Read the data and repeat all of it exactly.
══ AVAILABLE DATA ══
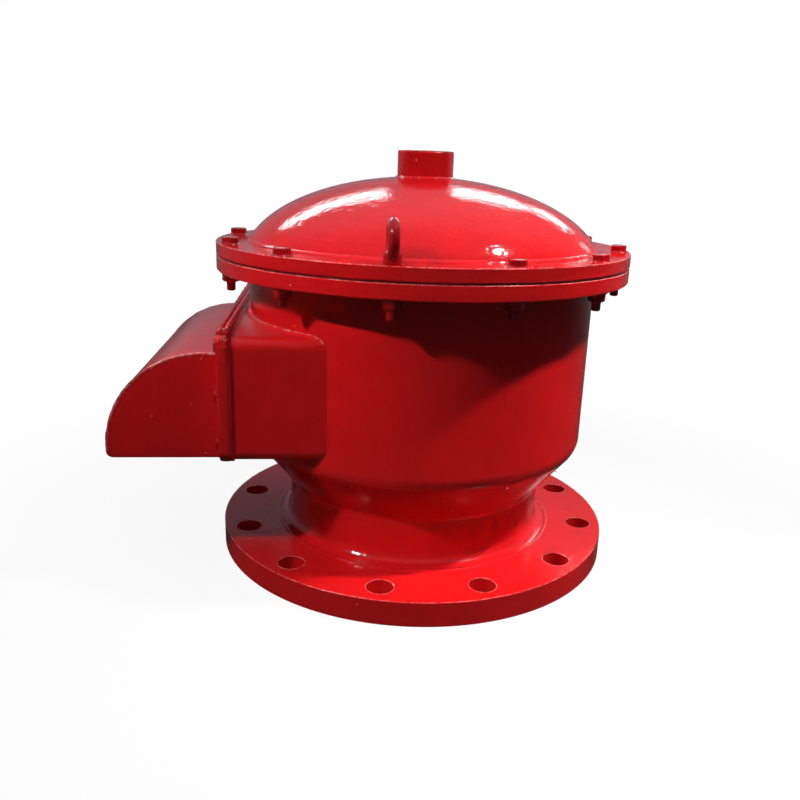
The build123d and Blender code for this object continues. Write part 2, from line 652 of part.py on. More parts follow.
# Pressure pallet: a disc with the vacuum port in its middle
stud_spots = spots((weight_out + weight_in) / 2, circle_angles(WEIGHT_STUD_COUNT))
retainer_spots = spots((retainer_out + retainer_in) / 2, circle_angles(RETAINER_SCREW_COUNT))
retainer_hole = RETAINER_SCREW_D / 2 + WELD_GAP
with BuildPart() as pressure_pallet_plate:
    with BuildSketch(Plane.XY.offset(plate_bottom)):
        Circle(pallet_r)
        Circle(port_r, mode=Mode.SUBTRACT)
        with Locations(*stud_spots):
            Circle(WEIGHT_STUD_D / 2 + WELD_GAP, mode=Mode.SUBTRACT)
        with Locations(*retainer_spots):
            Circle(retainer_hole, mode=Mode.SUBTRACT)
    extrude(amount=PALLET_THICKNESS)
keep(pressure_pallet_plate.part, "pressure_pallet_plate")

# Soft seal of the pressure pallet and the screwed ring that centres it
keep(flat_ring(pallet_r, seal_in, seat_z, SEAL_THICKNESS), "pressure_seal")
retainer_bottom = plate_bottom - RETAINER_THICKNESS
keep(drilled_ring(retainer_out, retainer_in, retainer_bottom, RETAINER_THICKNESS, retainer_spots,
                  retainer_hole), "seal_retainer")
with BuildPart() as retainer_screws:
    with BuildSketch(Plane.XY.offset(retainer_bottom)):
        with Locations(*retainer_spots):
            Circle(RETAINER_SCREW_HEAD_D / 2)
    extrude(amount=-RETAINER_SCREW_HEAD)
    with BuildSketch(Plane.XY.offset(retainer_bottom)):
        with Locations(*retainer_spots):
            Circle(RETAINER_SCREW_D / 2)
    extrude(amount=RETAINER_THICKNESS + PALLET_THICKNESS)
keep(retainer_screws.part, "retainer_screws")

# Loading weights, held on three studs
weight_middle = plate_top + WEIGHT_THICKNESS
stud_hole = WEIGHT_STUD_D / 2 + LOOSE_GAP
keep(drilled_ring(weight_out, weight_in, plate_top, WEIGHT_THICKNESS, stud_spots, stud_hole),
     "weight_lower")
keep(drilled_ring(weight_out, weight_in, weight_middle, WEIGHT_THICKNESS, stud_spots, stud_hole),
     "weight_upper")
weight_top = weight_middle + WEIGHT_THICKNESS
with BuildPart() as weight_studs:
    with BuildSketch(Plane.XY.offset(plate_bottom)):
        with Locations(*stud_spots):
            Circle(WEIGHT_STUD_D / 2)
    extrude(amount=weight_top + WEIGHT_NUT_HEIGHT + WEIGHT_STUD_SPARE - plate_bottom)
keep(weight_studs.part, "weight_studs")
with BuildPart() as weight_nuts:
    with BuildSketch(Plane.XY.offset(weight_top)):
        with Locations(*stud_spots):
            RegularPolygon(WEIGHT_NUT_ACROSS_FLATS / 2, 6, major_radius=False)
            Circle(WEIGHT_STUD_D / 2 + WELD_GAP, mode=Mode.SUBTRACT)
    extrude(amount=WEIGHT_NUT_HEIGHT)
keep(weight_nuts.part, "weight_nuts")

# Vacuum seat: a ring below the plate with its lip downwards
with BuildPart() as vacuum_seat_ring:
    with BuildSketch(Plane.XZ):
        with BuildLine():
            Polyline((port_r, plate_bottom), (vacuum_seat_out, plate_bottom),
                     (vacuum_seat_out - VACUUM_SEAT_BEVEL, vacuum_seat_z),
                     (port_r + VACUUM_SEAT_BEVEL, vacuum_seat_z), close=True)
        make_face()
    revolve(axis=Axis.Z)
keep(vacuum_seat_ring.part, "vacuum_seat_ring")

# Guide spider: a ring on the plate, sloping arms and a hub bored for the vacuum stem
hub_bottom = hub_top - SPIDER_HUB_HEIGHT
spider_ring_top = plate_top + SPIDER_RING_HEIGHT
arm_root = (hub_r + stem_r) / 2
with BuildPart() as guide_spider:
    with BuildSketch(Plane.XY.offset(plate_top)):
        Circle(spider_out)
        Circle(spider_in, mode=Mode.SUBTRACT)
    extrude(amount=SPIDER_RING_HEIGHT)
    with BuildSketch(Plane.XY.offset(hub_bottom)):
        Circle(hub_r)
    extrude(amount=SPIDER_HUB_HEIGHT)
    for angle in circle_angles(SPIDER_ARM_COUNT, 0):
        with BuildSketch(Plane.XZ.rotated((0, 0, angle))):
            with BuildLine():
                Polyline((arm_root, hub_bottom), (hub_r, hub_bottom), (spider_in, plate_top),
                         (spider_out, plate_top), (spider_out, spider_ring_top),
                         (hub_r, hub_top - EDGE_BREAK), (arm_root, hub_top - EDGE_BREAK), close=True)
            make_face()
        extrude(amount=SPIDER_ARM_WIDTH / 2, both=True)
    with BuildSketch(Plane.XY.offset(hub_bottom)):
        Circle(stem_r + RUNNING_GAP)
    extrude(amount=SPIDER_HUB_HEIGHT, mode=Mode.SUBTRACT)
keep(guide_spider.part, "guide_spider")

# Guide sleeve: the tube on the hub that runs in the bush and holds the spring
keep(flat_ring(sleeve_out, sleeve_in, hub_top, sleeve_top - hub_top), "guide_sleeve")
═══
■ **REPLY TO THE EXERCISE**
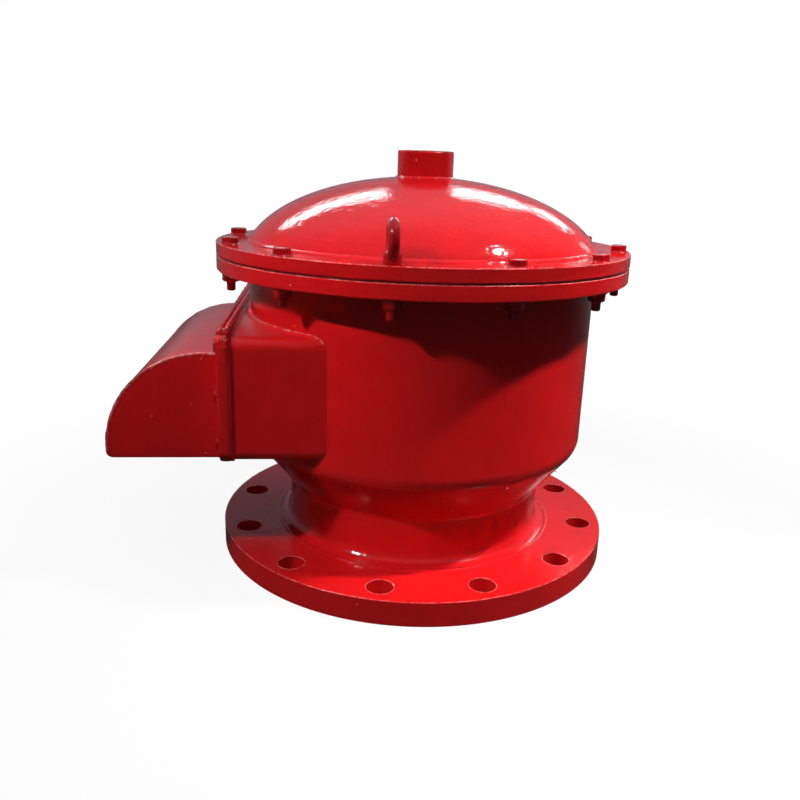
The build123d and Blender code for this object continues. Write part 2, from line 652 of part.py on. More parts follow.
# Pressure pallet: a disc with the vacuum port in its middle
stud_spots = spots((weight_out + weight_in) / 2, circle_angles(WEIGHT_STUD_COUNT))
retainer_spots = spots((retainer_out + retainer_in) / 2, circle_angles(RETAINER_SCREW_COUNT))
retainer_hole = RETAINER_SCREW_D / 2 + WELD_GAP
with BuildPart() as pressure_pallet_plate:
    with BuildSketch(Plane.XY.offset(plate_bottom)):
        Circle(pallet_r)
        Circle(port_r, mode=Mode.SUBTRACT)
        with Locations(*stud_spots):
            Circle(WEIGHT_STUD_D / 2 + WELD_GAP, mode=Mode.SUBTRACT)
        with Locations(*retainer_spots):
            Circle(retainer_hole, mode=Mode.SUBTRACT)
    extrude(amount=PALLET_THICKNESS)
keep(pressure_pallet_plate.part, "pressure_pallet_plate")

# Soft seal of the pressure pallet and the screwed ring that centres it
keep(flat_ring(pallet_r, seal_in, seat_z, SEAL_THICKNESS), "pressure_seal")
retainer_bottom = plate_bottom - RETAINER_THICKNESS
keep(drilled_ring(retainer_out, retainer_in, retainer_bottom, RETAINER_THICKNESS, retainer_spots,
                  retainer_hole), "seal_retainer")
with BuildPart() as retainer_screws:
    with BuildSketch(Plane.XY.offset(retainer_bottom)):
        with Locations(*retainer_spots):
            Circle(RETAINER_SCREW_HEAD_D / 2)
    extrude(amount=-RETAINER_SCREW_HEAD)
    with BuildSketch(Plane.XY.offset(retainer_bottom)):
        with Locations(*retainer_spots):
            Circle(RETAINER_SCREW_D / 2)
    extrude(amount=RETAINER_THICKNESS + PALLET_THICKNESS)
keep(retainer_screws.part, "retainer_screws")

# Loading weights, held on three studs
weight_middle = plate_top + WEIGHT_THICKNESS
stud_hole = WEIGHT_STUD_D / 2 + LOOSE_GAP
keep(drilled_ring(weight_out, weight_in, plate_top, WEIGHT_THICKNESS, stud_spots, stud_hole),
     "weight_lower")
keep(drilled_ring(weight_out, weight_in, weight_middle, WEIGHT_THICKNESS, stud_spots, stud_hole),
     "weight_upper")
weight_top = weight_middle + WEIGHT_THICKNESS
with BuildPart() as weight_studs:
    with BuildSketch(Plane.XY.offset(plate_bottom)):
        with Locations(*stud_spots):
            Circle(WEIGHT_STUD_D / 2)
    extrude(amount=weight_top + WEIGHT_NUT_HEIGHT + WEIGHT_STUD_SPARE - plate_bottom)
keep(weight_studs.part, "weight_studs")
with BuildPart() as weight_nuts:
    with BuildSketch(Plane.XY.offset(weight_top)):
        with Locations(*stud_spots):
            RegularPolygon(WEIGHT_NUT_ACROSS_FLATS / 2, 6, major_radius=False)
            Circle(WEIGHT_STUD_D / 2 + WELD_GAP, mode=Mode.SUBTRACT)
    extrude(amount=WEIGHT_NUT_HEIGHT)
keep(weight_nuts.part, "weight_nuts")

# Vacuum seat: a ring below the plate with its lip downwards
with BuildPart() as vacuum_seat_ring:
    with BuildSketch(Plane.XZ):
        with BuildLine():
            Polyline((port_r, plate_bottom), (vacuum_seat_out, plate_bottom),
                     (vacuum_seat_out - VACUUM_SEAT_BEVEL, vacuum_seat_z),
                     (port_r + VACUUM_SEAT_BEVEL, vacuum_seat_z), close=True)
        make_face()
    revolve(axis=Axis.Z)
keep(vacuum_seat_ring.part, "vacuum_seat_ring")

# Guide spider: a ring on the plate, sloping arms and a hub bored for the vacuum stem
hub_bottom = hub_top - SPIDER_HUB_HEIGHT
spider_ring_top = plate_top + SPIDER_RING_HEIGHT
arm_root = (hub_r + stem_r) / 2
with BuildPart() as guide_spider:
    with BuildSketch(Plane.XY.offset(plate_top)):
        Circle(spider_out)
        Circle(spider_in, mode=Mode.SUBTRACT)
    extrude(amount=SPIDER_RING_HEIGHT)
    with BuildSketch(Plane.XY.offset(hub_bottom)):
        Circle(hub_r)
    extrude(amount=SPIDER_HUB_HEIGHT)
    for angle in circle_angles(SPIDER_ARM_COUNT, 0):
        with BuildSketch(Plane.XZ.rotated((0, 0, angle))):
            with BuildLine():
                Polyline((arm_root, hub_bottom), (hub_r, hub_bottom), (spider_in, plate_top),
                         (spider_out, plate_top), (spider_out, spider_ring_top),
                         (hub_r, hub_top - EDGE_BREAK), (arm_root, hub_top - EDGE_BREAK), close=True)
            make_face()
        extrude(amount=SPIDER_ARM_WIDTH / 2, both=True)
    with BuildSketch(Plane.XY.offset(hub_bottom)):
        Circle(stem_r + RUNNING_GAP)
    extrude(amount=SPIDER_HUB_HEIGHT, mode=Mode.SUBTRACT)
keep(guide_spider.part, "guide_spider")

# Guide sleeve: the tube on the hub that runs in the bush and holds the spring
keep(flat_ring(sleeve_out, sleeve_in, hub_top, sleeve_top - hub_top), "guide_sleeve")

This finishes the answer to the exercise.